*Dataset section*
+ + +

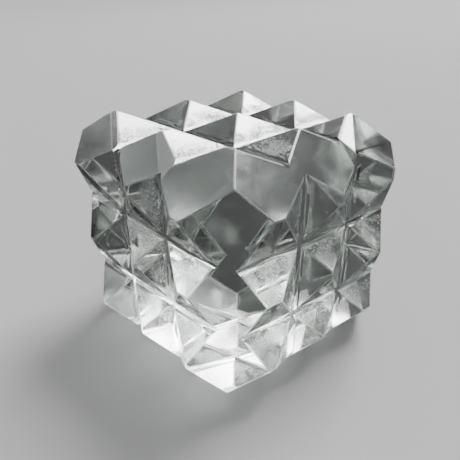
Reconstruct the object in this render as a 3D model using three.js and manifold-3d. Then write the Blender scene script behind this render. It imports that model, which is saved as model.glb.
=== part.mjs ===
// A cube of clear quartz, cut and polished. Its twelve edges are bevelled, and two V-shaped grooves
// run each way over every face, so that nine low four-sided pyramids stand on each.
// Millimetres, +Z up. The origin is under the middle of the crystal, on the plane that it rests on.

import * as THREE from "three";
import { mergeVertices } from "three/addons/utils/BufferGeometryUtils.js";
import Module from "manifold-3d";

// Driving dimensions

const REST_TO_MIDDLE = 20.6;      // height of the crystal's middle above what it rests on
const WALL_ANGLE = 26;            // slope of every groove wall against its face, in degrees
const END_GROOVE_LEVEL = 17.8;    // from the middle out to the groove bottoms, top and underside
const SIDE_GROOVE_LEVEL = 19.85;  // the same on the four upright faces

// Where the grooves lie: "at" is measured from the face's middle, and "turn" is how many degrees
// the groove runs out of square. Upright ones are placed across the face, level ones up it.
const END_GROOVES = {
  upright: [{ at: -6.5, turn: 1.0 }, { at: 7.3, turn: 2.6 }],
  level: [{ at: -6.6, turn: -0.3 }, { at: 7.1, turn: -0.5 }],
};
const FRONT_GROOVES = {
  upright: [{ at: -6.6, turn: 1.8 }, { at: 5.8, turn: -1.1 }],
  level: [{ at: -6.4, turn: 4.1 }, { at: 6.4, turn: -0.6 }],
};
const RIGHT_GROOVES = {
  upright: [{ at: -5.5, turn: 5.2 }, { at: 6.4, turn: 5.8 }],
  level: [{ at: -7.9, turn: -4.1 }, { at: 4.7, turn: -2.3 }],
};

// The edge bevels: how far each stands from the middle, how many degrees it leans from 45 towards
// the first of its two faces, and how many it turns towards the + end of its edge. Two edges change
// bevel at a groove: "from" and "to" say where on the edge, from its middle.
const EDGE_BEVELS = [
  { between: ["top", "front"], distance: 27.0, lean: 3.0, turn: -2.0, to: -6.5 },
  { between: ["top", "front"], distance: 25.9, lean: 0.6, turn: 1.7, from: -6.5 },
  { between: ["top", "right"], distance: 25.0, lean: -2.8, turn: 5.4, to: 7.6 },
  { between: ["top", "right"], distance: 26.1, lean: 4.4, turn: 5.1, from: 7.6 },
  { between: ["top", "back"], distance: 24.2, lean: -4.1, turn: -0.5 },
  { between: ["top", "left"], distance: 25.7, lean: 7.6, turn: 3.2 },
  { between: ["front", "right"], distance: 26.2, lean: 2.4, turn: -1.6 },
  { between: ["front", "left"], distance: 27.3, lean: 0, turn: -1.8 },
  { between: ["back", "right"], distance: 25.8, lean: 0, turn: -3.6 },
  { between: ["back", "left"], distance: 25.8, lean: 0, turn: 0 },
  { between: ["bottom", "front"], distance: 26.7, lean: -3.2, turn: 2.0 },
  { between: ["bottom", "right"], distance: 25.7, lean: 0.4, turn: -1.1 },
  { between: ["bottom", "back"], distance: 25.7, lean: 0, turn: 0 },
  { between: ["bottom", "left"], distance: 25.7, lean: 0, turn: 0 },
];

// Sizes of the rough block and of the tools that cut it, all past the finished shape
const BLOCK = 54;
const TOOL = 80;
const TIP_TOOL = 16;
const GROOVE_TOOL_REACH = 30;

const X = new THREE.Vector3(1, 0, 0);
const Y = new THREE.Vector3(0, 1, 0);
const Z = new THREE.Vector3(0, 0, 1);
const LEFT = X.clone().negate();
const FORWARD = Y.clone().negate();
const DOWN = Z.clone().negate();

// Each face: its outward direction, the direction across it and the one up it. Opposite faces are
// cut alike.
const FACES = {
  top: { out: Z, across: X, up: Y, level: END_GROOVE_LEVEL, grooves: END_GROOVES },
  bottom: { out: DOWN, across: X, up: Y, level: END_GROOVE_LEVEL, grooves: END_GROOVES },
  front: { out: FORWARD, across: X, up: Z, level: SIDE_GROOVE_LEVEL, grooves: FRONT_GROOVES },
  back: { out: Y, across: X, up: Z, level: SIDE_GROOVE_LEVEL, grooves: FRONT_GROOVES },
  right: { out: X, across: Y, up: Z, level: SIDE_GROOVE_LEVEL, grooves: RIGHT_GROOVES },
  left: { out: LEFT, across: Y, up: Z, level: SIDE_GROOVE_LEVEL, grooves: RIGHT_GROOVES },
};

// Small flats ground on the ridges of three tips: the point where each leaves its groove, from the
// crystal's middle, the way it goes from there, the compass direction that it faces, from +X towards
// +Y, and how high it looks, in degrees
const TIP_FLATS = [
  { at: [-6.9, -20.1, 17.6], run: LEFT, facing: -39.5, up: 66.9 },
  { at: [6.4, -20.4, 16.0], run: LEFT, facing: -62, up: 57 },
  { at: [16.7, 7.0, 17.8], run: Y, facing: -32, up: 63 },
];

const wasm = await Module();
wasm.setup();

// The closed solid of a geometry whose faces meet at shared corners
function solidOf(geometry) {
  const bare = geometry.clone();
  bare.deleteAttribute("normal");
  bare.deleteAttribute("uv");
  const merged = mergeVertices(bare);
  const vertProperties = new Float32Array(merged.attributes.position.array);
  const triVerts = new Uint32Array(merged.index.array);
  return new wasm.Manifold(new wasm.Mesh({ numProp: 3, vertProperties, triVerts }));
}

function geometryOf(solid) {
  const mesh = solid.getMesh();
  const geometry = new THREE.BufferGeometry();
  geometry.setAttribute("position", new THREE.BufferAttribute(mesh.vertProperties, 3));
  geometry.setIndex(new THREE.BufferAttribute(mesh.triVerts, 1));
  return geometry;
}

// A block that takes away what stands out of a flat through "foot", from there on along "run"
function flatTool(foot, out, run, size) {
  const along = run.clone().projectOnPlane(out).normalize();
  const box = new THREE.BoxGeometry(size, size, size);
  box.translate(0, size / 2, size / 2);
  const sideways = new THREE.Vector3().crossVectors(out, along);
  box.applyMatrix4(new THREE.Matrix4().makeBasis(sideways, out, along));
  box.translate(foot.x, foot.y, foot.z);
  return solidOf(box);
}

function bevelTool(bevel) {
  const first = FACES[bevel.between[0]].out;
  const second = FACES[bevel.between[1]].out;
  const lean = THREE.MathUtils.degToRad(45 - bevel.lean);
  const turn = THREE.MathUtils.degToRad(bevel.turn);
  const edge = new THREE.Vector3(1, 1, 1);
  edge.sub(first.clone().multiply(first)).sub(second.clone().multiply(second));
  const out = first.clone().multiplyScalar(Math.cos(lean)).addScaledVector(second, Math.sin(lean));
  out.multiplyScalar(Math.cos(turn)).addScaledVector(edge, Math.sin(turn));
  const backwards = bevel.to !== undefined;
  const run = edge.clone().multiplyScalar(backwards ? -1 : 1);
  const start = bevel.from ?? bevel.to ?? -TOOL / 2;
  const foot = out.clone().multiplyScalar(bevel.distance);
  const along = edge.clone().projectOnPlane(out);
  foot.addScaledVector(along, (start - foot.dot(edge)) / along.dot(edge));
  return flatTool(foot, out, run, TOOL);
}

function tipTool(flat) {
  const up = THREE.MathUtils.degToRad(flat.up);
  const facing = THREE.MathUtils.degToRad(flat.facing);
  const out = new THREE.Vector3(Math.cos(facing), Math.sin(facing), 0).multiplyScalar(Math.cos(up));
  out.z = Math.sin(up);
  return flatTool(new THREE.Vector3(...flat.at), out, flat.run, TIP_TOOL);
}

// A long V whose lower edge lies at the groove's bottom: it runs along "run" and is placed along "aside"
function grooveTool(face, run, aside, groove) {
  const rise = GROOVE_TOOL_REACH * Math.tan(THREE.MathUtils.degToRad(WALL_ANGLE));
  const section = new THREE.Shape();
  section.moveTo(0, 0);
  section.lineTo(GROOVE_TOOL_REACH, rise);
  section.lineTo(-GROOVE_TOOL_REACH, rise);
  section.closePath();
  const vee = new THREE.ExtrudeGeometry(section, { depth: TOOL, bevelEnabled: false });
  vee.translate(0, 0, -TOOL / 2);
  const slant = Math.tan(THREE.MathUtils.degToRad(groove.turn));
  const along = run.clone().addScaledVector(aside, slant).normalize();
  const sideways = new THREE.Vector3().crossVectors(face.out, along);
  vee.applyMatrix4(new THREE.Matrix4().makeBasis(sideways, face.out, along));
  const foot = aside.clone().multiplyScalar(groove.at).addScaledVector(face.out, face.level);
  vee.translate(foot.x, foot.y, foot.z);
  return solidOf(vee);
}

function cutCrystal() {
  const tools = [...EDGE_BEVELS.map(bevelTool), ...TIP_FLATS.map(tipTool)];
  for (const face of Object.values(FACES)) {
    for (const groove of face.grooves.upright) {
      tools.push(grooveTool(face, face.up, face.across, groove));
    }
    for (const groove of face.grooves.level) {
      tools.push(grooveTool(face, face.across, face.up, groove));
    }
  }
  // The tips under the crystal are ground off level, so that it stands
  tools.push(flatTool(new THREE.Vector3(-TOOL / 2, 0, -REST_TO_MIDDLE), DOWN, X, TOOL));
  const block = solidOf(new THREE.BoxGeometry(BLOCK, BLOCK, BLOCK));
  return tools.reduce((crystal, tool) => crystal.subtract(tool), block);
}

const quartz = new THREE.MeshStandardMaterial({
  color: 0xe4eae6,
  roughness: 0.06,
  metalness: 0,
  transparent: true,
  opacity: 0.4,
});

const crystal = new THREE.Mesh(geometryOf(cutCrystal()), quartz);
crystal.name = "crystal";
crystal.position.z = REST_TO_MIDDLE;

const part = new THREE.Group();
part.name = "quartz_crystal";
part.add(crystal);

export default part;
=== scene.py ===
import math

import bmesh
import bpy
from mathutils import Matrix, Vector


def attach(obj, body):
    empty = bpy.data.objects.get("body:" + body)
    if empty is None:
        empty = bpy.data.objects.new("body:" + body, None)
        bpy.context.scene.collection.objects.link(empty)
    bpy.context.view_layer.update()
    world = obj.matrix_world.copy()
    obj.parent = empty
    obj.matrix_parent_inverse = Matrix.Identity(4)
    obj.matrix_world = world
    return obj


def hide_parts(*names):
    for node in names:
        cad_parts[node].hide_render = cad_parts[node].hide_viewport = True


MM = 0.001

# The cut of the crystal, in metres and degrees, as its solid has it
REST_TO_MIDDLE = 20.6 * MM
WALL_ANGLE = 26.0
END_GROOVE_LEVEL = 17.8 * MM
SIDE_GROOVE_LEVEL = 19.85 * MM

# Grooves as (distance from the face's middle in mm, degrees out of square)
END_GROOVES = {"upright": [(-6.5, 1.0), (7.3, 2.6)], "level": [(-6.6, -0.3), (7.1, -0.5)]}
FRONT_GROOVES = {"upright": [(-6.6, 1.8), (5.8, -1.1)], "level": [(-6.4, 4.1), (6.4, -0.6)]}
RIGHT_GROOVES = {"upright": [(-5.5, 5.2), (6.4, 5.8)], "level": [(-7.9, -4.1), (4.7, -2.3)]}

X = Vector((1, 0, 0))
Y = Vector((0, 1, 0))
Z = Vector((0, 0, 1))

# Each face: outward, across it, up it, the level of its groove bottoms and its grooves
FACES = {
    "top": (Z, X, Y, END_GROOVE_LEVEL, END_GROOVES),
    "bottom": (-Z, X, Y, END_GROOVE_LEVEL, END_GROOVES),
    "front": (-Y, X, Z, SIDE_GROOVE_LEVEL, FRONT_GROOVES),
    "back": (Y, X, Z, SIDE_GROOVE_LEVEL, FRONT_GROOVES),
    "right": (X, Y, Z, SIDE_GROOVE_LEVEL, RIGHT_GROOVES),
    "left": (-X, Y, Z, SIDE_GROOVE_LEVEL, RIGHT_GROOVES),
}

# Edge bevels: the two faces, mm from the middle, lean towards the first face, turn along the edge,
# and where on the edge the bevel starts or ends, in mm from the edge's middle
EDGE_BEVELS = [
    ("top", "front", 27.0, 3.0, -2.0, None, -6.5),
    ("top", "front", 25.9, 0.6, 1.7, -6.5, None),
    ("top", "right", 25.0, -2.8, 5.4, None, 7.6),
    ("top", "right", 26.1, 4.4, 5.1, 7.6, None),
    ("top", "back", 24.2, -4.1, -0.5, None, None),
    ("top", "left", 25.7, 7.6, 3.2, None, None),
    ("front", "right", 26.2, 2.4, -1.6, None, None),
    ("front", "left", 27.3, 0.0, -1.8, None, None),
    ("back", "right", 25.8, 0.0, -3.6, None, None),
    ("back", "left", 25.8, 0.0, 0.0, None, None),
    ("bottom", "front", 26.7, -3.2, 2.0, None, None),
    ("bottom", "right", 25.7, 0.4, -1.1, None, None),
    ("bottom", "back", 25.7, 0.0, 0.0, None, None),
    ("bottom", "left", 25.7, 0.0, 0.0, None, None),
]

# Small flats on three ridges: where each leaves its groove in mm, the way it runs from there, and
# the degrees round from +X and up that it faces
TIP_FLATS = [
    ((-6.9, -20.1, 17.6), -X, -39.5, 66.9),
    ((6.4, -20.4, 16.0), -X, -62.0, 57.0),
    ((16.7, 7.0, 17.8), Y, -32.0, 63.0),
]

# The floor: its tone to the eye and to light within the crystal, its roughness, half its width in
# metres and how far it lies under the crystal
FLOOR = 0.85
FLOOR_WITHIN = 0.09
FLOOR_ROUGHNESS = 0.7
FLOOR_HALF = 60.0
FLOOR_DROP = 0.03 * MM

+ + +

*Task to complete*
Each line that contains the string "scene" counts once; say how many there are and nothing else.

*Exercise solution*
3